Montaña rusa.
Existe en este mundo una pastilla maravillosa. Supongamos que, y para explicar mejor sus efectos, un hombre la ingiere; automáticamente y al cabo de unos segundos, su cerebro es estimulado de tal forma que es capaz de hacer y resolver cualquier desafío que se proponga. El famoso 20% del cerebro que usamos comúnmente los humanos, se trasforma en un 100%. Supongamos, una vez más, que este hombre es además un escritor fracasado y deprimido al que, luego de ingerir la pastilla, no solo le es fácil escribir de forma rápida y eficaz sino que además puede resolver cualquier situación que implique cierta dificultad como cuestiones económicas, lógicas o de fuerza física, logrando destacarse enormemente entre las personas (incluso especializadas) a su alrededor. Ese hombre y protagonista de esta ficción se llama Eddie Morra y si bien podría ser un nuevo superhéroe, es más bien el anti-héroe protagonista de Sin límites, una película sobre el poder de la mente.

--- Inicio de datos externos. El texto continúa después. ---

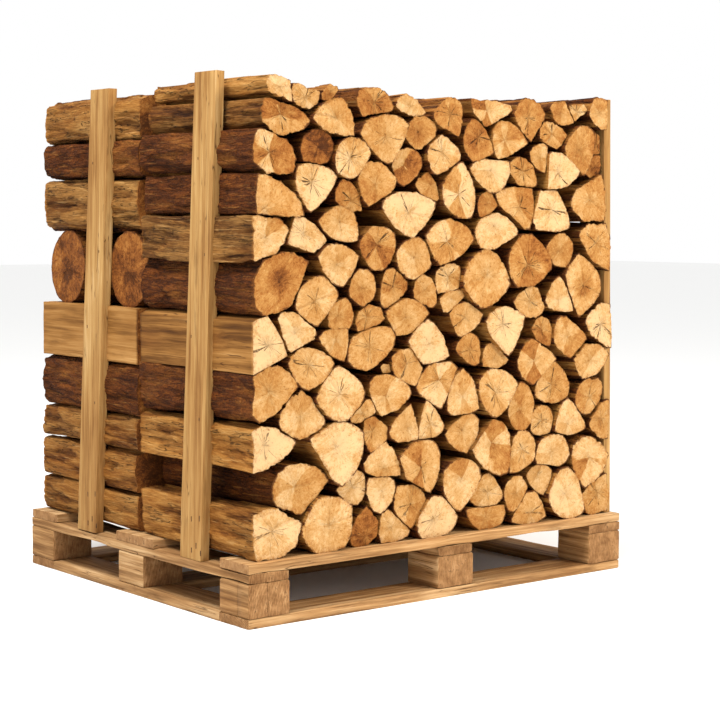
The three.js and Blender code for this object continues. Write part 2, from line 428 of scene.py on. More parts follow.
@dataclass(frozen=True)
class Lumber:
    """Sawn board face: straight grain with streaks, knots and a weathered skin."""

    name: str
    stops: Stops
    grey: float = 0.0
    grain_depth: float = 0.9 * MM
    streak: float = 1.0

    def make(self) -> bpy.types.Material:
        """Return the material."""
        g = Graph(self.name)
        gx, gy, gw = g.attribute("grain")
        tone, seed, _ = g.attribute("trait")
        knot_space = g.pack(gx * 1.4, gy * 1.4, gw * 0.55 + seed * 4.0)
        knot = g.node(
            "ShaderNodeTexVoronoi",
            {"feature": "F1", "distance": "EUCLIDEAN"},
            {"Vector": knot_space, "Scale": 5.2, "Randomness": 1.0},
            out="Distance",
        )
        knot_core = knot.between(0.03, 0.085, 1.0, 0.0)
        knot_ring = knot.between(0.06, 0.3, 1.0, 0.0)
        warp = g.noise(g.pack(gx, gy, gw * 0.25 + seed), 9.0, 2.0) + knot_ring * 0.35
        lines = g.pack(gx + warp * 0.012, gy + warp * 0.012, gw * 0.03 + seed)
        coarse = g.noise(lines, 75.0, 2.0, 0.55)
        fine = g.noise(lines, 330.0, 3.0, 0.65)
        blot = g.noise(g.pack(gx, gy, gw * 0.3 + seed * 2.1), 8.0, 3.0, 0.6)
        shade = (
            0.62
            - tone * 0.4
            + (coarse - 0.5) * self.streak
            + (fine - 0.5) * 0.6 * self.streak
            + (blot - 0.5) * 0.9
        )
        colour = g.ramp(shade, self.stops)
        colour = g.mix(knot_core * 0.75, colour, tint("5A3316"))
        colour = g.mix(knot_ring * 0.25, colour, tint("8F5A2A"))
        if self.grey:
            skin = g.ramp(shade, ((0.1, "523B25"), (0.5, "93734F"), (0.9, "C6A67C")))
            colour = g.mix(blot.between(0.35, 0.7) * self.grey, colour, skin)
        stain = g.noise(g.pack(gx, gy, gw * 0.12 + seed * 3.1), 38.0, 4.0, 0.7).between(0.55, 0.76)
        colour = g.mix(stain * (0.5 + self.grey * 0.4), colour, tint("4A2D13"))
        # slits: thin cracks, their dark colour painted shade inside them
        slit = g.noise(g.pack(gx, gy, gw * 0.05 + seed * 1.7), 60.0, 2.0)
        slit = (slit - 0.5).one("ABSOLUTE").between(0.0, 0.013, 1.0, 0.0) * blot.between(0.47, 0.6)
        colour = g.mix(slit * 0.8, colour, tint("3A1D08"))
        height = coarse * 0.7 + fine * 0.8 - knot_core * 0.5
        return g.finish(colour, 0.8, height, self.grain_depth)


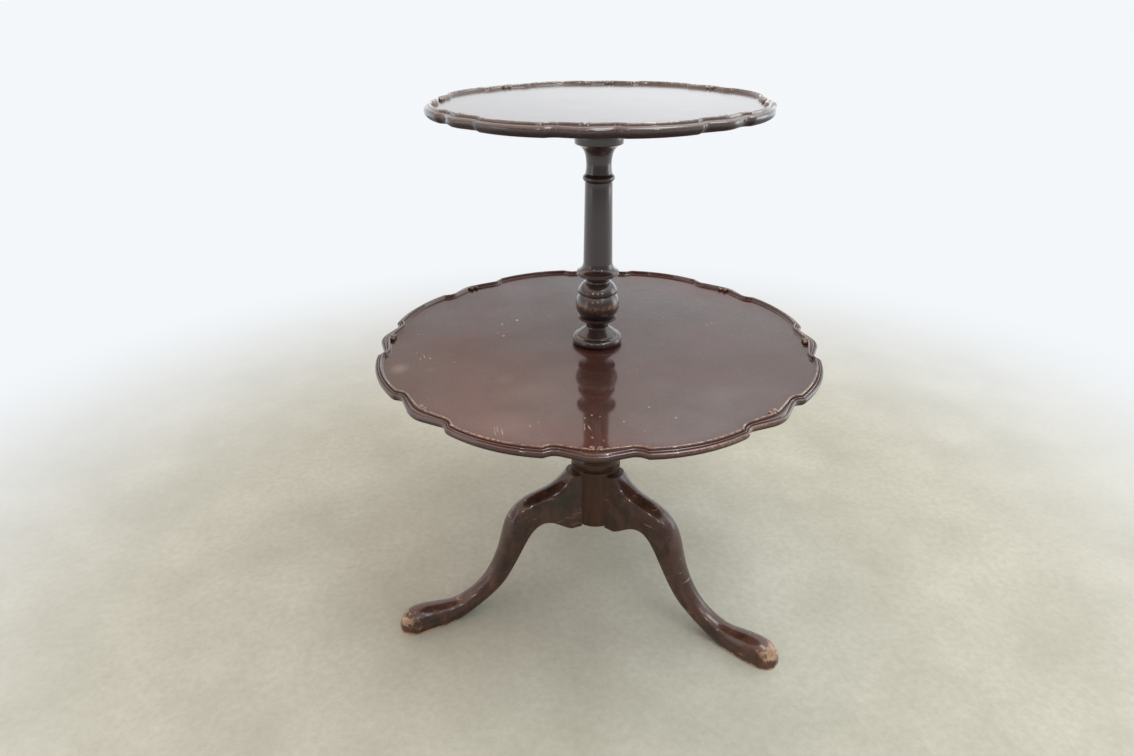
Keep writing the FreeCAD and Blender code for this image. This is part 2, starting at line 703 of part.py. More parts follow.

El director Neil Burger compara en una entrevista el recorrido del personaje principal a través de sus decisiones y acciones (y nuestro seguimiento de ese trayecto como espectadores) con una montaña rusa. En sí misma, Sin límites toda también podría serlo; solo que en este caso, el recorrido sería a través de las decisiones tomadas (principalmente) por su director. No hay dudas, por un lado, de que la trama funciona como base muy sólida para el film, pero Burger la procesa y la configura en algo aún más hipnótico hasta en sus mismas mínimas partes. La iluminación enteramente puesta en función del momento dramático, el montaje y los efectos especiales, dan vida propia a un relato que, impecablemente protagonizado por Bradley Cooper, se muestra realista, tangible y que hasta por momentos regala instantes únicos, de esos que marcan la memoria.
Si no son esos instantes en los que Burger inyecta las mayores cantidades de adrenalina, entonces aparecen otros en los que el director pareciera, al mando de la montaña rusa, detener los carritos por unos segundos, aunque mas no sea para luego reírse del desconcierto de los pasajeros. Tal es el caso de la escena en la que Eddie Morra llega al departamento de su amigo recién asesinado y, sospechando que los criminales aun siguen allí, entra una crisis nerviosa. Desesperadamente, agarra un palo de golf y se esconde tras una pared, plano al que le sigue uno desde un placard cercano, simulado una mirada subjetiva. La tensión se desvanece en cuestión de segundos y contra todas las expectativas, puesto que los asesinos ya se han ido de ahí. Otra situación similar se genera cuando Eddie salta desde un precipicio hacia el agua, momento en el que el lenguaje visual del plano (aguas cristalinas, atardecer con un sol gigante, etc.) y la voz en off del protagonista (habiendo encontrado un propósito mayor que el de escribir libros) producen un efecto similar. Si había algo de espiritual o ecológico en lo que esa imagen transmitía, la sospecha se quiebra en el siguiente plano: el verdadero propósito de Eddie Morra, revelado de manera espontánea ante aquel hermoso paisaje, es el de ser un economista. Otra vez la sugestión alimentada a través de lo visual-sonoro, que luego se desvanece a través de la sorpresa.
La adrenalina que Burger maneja, agrega y quita en dichas escenas dejan entrever la apuesta al riesgo y el reto a la comodidad del espectador que, sumado a las pocas pero efectivas cuotas de humor y a un estilo visualmente poderoso, hacen de Sin límites una película muy entretenida. Incluso después de un pequeño mareo (desatado por un final abiertísimo, quizás algo decepcionante), y tal como en el fin del recorrido en una montaña rusa, aparece ahora una única sensación: las ganas de volver a subir.